**PROBLEM TO WORK ON**
Output all lines exactly.

-- START OF EXTRACTED INFORMATION --

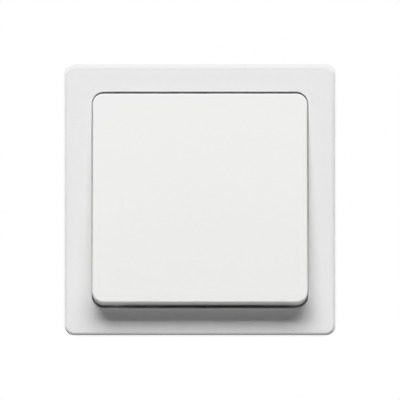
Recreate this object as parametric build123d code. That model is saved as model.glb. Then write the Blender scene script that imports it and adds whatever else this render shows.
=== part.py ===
"""Two-way rocker wall switch for a round 60 mm wall box: cover frame, rocker and switch insert.

All sizes are millimetres. The origin is the switch's centre on the wall surface. +X is to the
right, +Y goes into the wall and +Z is up. Moving pieces are built square to the wall and then
turned to the rest position, in which the rocker's upper half is pressed in.
"""

import os
from math import radians, tan

from build123d import *

# ---- Driving sizes ----
FRAME_SIZE = 80.5  # cover frame, outside
OPENING_SIZE = 63.8  # window in the cover frame
ROCKER_SIZE = (63.52, 62.6)  # width and height at its rear rim; the height has room to tilt
BOX_SCREW_PITCH = 60.0  # screws of a standard wall box
RING_SIZE = 71.0  # steel support ring
INSERT_SIZE = 42.0  # housing, across its flats
INSERT_DEPTH = 22.5  # housing, behind the wall surface
ROCKER_TILT = 4.1  # either side of square
SEESAW_TILT = 9.4  # contact seesaw, either side of square
CLAW_SWING = 22.0  # outward turn of a spreader claw
LEVER_TRAVEL = 2.0  # release lever stroke
SLIDE_GAP = 0.1  # air between pieces that slide past each other
SEAT_GAP = 0.05  # air between pieces that sit together

# ---- Cover frame ----
FRAME_DEPTH = 8.5
FRAME_CORNER = 3.2
FRAME_DRAFT = 1.5
FRAME_EDGE = 1.1
FRAME_WALL = 1.8
FRAME_FACE = 2.0
OPENING_CORNER = 3.6
OPENING_EDGE = 0.2
COLLAR_WALL = 1.4
COLLAR_BACK = -4.2
FRAME_RIBS_AT = (10.0, 29.0)
FRAME_RIB_THICK = 1.0
FRAME_RIB_BACK = COLLAR_BACK - 0.6

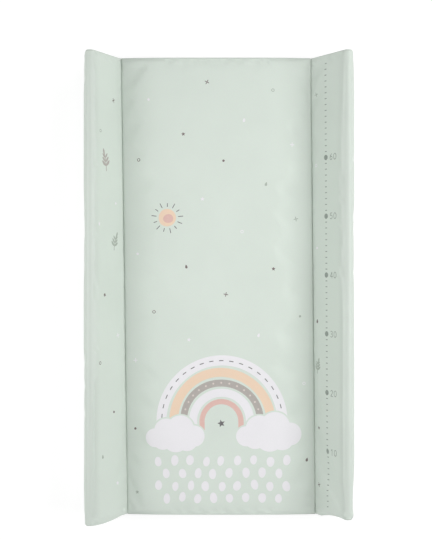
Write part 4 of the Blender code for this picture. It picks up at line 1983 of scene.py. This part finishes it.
@dataclass(frozen=True)
class WeldFlange:
    """The pressed ribs on the flange, where the films are welded together all round.

    Attributes:
        inset: Distance of the ribs' line from the flange's edge.
        half_long: Half the length of the runs on the long sides.
        half_wide: Half the length of those at the ends.
    """

    form: MatForm
    pitch: float = 0.0016
    rib: tuple[float, float, float] = (0.0019, 0.0007, 0.0003)
    inset: float = 0.0013
    half_long: float = 0.388
    half_wide: float = 0.216

    def build(self) -> list[Item]:
        """Make the ribs of the four sides.

        Returns:
            The ribs.
        """
        form, long, wide = self.form, self.half_long, self.half_wide
        x, y = (size / 2 + form.flange - self.inset for size in (form.width, form.length))
        ends = ((x, -long), (x, long), (-x, long), (-x, -long), (-wide, y), (wide, y), (wide, -y), (-wide, -y))
        places = [(*end, form.flange_z) for end in ends]
        line = mesh_object("flange_path", places, edges=[(k, k + 1) for k in range(0, len(ends), 2)])
        values = {"Pitch": self.pitch, "Rib Size": self.rib, "Material": WELD_FINISH.material()}
        return [declare(run_tree(line, self.rib_tree(), values, "weld_ribs"), "printed_vinyl")]

    def rib_tree(self) -> Tree:
        """Build the tree that sets ribs along a path.

        Returns:
            The tree.
        """
        sockets = [("Pitch", "Float", self.pitch), ("Rib Size", "Vector", self.rib), ("Material", "Material", None)]
        tree, group = new_tree("weld_ribs", sockets)
        path = add_node(tree, "MeshToCurve", {"Mesh": group["Geometry"]})
        spots = add_node(tree, "CurveToPoints", {"Curve": path, "Length": group["Pitch"]}, mode="LENGTH")
        rib = add_node(tree, "MeshCube", {"Size": group["Rib Size"]})
        along = {"Vector": spots.outputs["Tangent"]}
        turn = add_node(tree, "FunctionNodeAlignRotationToVector", along, axis="Y", pivot_axis="Z")
        placed = {"Points": spots.outputs["Points"], "Instance": rib, "Rotation": turn}
        end_tree(tree, add_node(tree, "InstanceOnPoints", placed), group["Material"])
        return tree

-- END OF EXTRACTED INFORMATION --

**ANSWER TO THE EXERCISE**
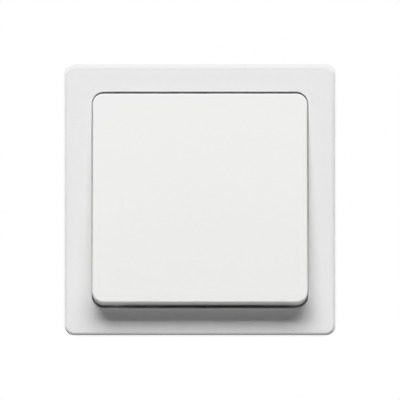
Recreate this object as parametric build123d code. That model is saved as model.glb. Then write the Blender scene script that imports it and adds whatever else this render shows.
=== part.py ===
"""Two-way rocker wall switch for a round 60 mm wall box: cover frame, rocker and switch insert.

All sizes are millimetres. The origin is the switch's centre on the wall surface. +X is to the
right, +Y goes into the wall and +Z is up. Moving pieces are built square to the wall and then
turned to the rest position, in which the rocker's upper half is pressed in.
"""

import os
from math import radians, tan

from build123d import *

# ---- Driving sizes ----
FRAME_SIZE = 80.5  # cover frame, outside
OPENING_SIZE = 63.8  # window in the cover frame
ROCKER_SIZE = (63.52, 62.6)  # width and height at its rear rim; the height has room to tilt
BOX_SCREW_PITCH = 60.0  # screws of a standard wall box
RING_SIZE = 71.0  # steel support ring
INSERT_SIZE = 42.0  # housing, across its flats
INSERT_DEPTH = 22.5  # housing, behind the wall surface
ROCKER_TILT = 4.1  # either side of square
SEESAW_TILT = 9.4  # contact seesaw, either side of square
CLAW_SWING = 22.0  # outward turn of a spreader claw
LEVER_TRAVEL = 2.0  # release lever stroke
SLIDE_GAP = 0.1  # air between pieces that slide past each other
SEAT_GAP = 0.05  # air between pieces that sit together

# ---- Cover frame ----
FRAME_DEPTH = 8.5
FRAME_CORNER = 3.2
FRAME_DRAFT = 1.5
FRAME_EDGE = 1.1
FRAME_WALL = 1.8
FRAME_FACE = 2.0
OPENING_CORNER = 3.6
OPENING_EDGE = 0.2
COLLAR_WALL = 1.4
COLLAR_BACK = -4.2
FRAME_RIBS_AT = (10.0, 29.0)
FRAME_RIB_THICK = 1.0
FRAME_RIB_BACK = COLLAR_BACK - 0.6

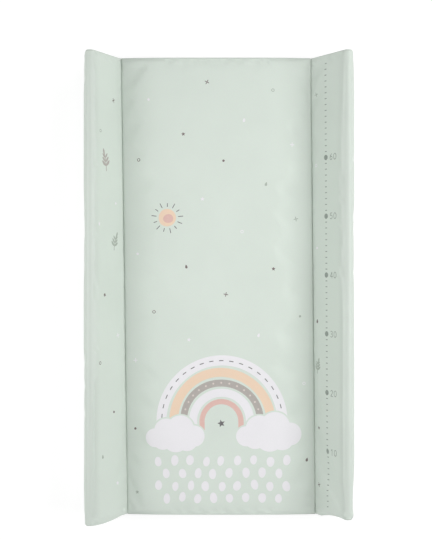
Write part 4 of the Blender code for this picture. It picks up at line 1983 of scene.py. This part finishes it.
@dataclass(frozen=True)
class WeldFlange:
    """The pressed ribs on the flange, where the films are welded together all round.

    Attributes:
        inset: Distance of the ribs' line from the flange's edge.
        half_long: Half the length of the runs on the long sides.
        half_wide: Half the length of those at the ends.
    """

    form: MatForm
    pitch: float = 0.0016
    rib: tuple[float, float, float] = (0.0019, 0.0007, 0.0003)
    inset: float = 0.0013
    half_long: float = 0.388
    half_wide: float = 0.216

    def build(self) -> list[Item]:
        """Make the ribs of the four sides.

        Returns:
            The ribs.
        """
        form, long, wide = self.form, self.half_long, self.half_wide
        x, y = (size / 2 + form.flange - self.inset for size in (form.width, form.length))
        ends = ((x, -long), (x, long), (-x, long), (-x, -long), (-wide, y), (wide, y), (wide, -y), (-wide, -y))
        places = [(*end, form.flange_z) for end in ends]
        line = mesh_object("flange_path", places, edges=[(k, k + 1) for k in range(0, len(ends), 2)])
        values = {"Pitch": self.pitch, "Rib Size": self.rib, "Material": WELD_FINISH.material()}
        return [declare(run_tree(line, self.rib_tree(), values, "weld_ribs"), "printed_vinyl")]

    def rib_tree(self) -> Tree:
        """Build the tree that sets ribs along a path.

        Returns:
            The tree.
        """
        sockets = [("Pitch", "Float", self.pitch), ("Rib Size", "Vector", self.rib), ("Material", "Material", None)]
        tree, group = new_tree("weld_ribs", sockets)
        path = add_node(tree, "MeshToCurve", {"Mesh": group["Geometry"]})
        spots = add_node(tree, "CurveToPoints", {"Curve": path, "Length": group["Pitch"]}, mode="LENGTH")
        rib = add_node(tree, "MeshCube", {"Size": group["Rib Size"]})
        along = {"Vector": spots.outputs["Tangent"]}
        turn = add_node(tree, "FunctionNodeAlignRotationToVector", along, axis="Y", pivot_axis="Z")
        placed = {"Points": spots.outputs["Points"], "Instance": rib, "Rotation": turn}
        end_tree(tree, add_node(tree, "InstanceOnPoints", placed), group["Material"])
        return tree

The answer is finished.